Inservible farmacopea

El virus nos ha pillado casi sin saber nada sobre él, como los matasanos de la Edad Media y del Renacimiento

Tenía mi padre en su consulta -que era al tiempo templo médico y confesionario- entre los retratos de Cajal y Marañón -el uno con su sempiterno microscopio y el otro ojeando con atención un libro-una serie de láminas, litografías y grabados, que representaban momentos estelares de la historia de la Medicina. Entre ellos siempre me inquietó una de estas estampas, la de Paulus Furst, realizada en 1656, que representaba la figura de un médico con el atuendo propio de los tales, en el tiempo de una de las oleadas de la peste negra o peste bubónica que, desde el siglo XIII hasta el XVIII aparecía intermitente en Europa.

Me contaba mi padre que la túnica talar que presentaba el galeno de marras se solía impregnar de cera, se cubría el rostro con una máscara picuda con anteojos y con apariencia de ave, la que se llenaba de hierbas aromáticas, con las que creían inmunizarse, se cubría luego de sombrero aplastado y amplio de ala y calzaba guantes de piel, sujetando, autoritario, una vara de arbusto en una de las manos, la que utilizaba, al parecer, para palpar a los pacientes manteniéndolos a prudente distancia. La estampa era casi aterradora y un servidor llegaba a figurarse la entrada de semejante espanto por la puerta de la alcoba en la que yaciese el pobre paciente que, si no llegaba a morir -lo que siempre sucedía- por la enfermedad pandémica de las bubas malignas, habría de sucumbir, sin remedio posible, por el pavor y sobresalto que causaba la presencia del pretendido científico hipocrático que, en la cruda realidad, muy poco, si es que era algo, llegaba a saber de la terrible y mortífera pestilencia.

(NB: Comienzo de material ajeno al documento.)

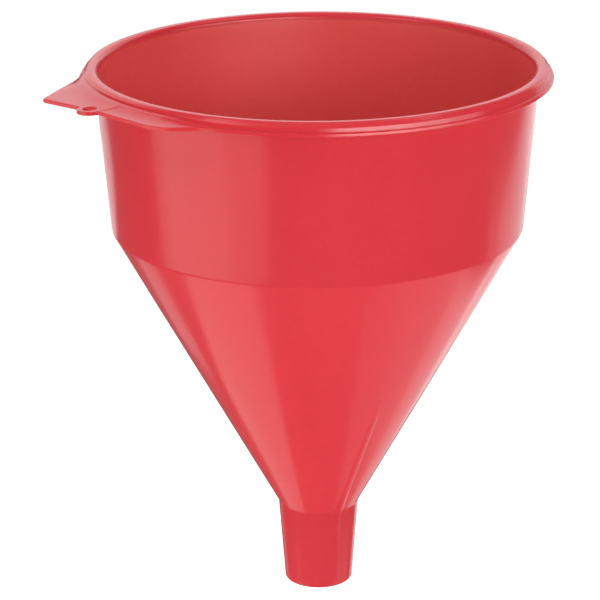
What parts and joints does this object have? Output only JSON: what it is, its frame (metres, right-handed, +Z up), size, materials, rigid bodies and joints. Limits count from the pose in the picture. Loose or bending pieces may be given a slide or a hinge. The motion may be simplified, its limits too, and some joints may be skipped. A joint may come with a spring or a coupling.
{
  "type": "filling funnel",
  "caption": "Large round funnel with a rolled lip, hang tab, steep cone and short tapered spout, with a lift-out gauze strainer inside the cone.",
  "frame": {"origin": "on the funnel's axis, at the plane where the cone turns into the spout and where the funnel rests on a filler neck", "axes": "+Z up along the funnel's axis, out of the open mouth; the hang tab points towards -X and -Y; the front is -Y"},
  "size_m": [0.2627, 0.248, 0.297],
  "materials": {
    "funnel_red": "glossy moulded red polyethylene, slightly translucent",
    "strainer_brass": "pressed brass sheet, lightly tarnished",
    "strainer_gauze": "plain woven brass wire"
  },
  "bodies": {
    "funnel": {"rim_lip": "funnel_red", "bowl_wall": "funnel_red", "cone_wall": "funnel_red", "spout": "funnel_red", "hang_tab": "funnel_red", "vent_rib_front": "funnel_red", "vent_rib_rear": "funnel_red"},
    "strainer": {"strainer_rim": "strainer_brass", "strainer_gauze": "strainer_gauze", "strainer_lift_tab": "strainer_brass"}
  },
  "joints": [
    {"name": "strainer_lift_out", "type": "slide", "parent": "funnel", "child": "strainer", "axis": [0, 0, 1], "range_m": [0, 0.23]}
  ]
}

Naturalmente, aquella figura que se representaba según lo era en el siglo XVII, me hubo de venir a la memoria, casi de manera recurrente durante este tiempo en que nos atenaza la Covid-19, ese fragmento de ADN mutante, cubierto de una capa de grasa al parecer, cabrón y saltarín, que nos viene jeringando la existencia, la salud, el trabajo, la cultura, la economía, la alegría y las relaciones sociales, nos impide los abrazos y nos secuestra los besos. Porque parece que, de nuevo, es el tiempo de las máscaras y el virus en cuestión nos ha pillado casi sin saber nada sobre él, como los matasanos de la Edad Media y del Renacimiento: máscaras, delantales, guantes y prudente distancia. Han pasado siglos y andamos casi -y digo casi- igual.

Ahora, en vez de ramita en la mano, los médicos te llaman por el teléfono y sólo en casos de extrema necesidad auscultan, palpan, severamente observan con anteojos y finalmente prescriben algún brebaje, pócima o gragea, para ir probando, a ver qué pasa, de entre la extensa -y hasta ahora inservible- farmacopea. Estamos apañados! ¿O no?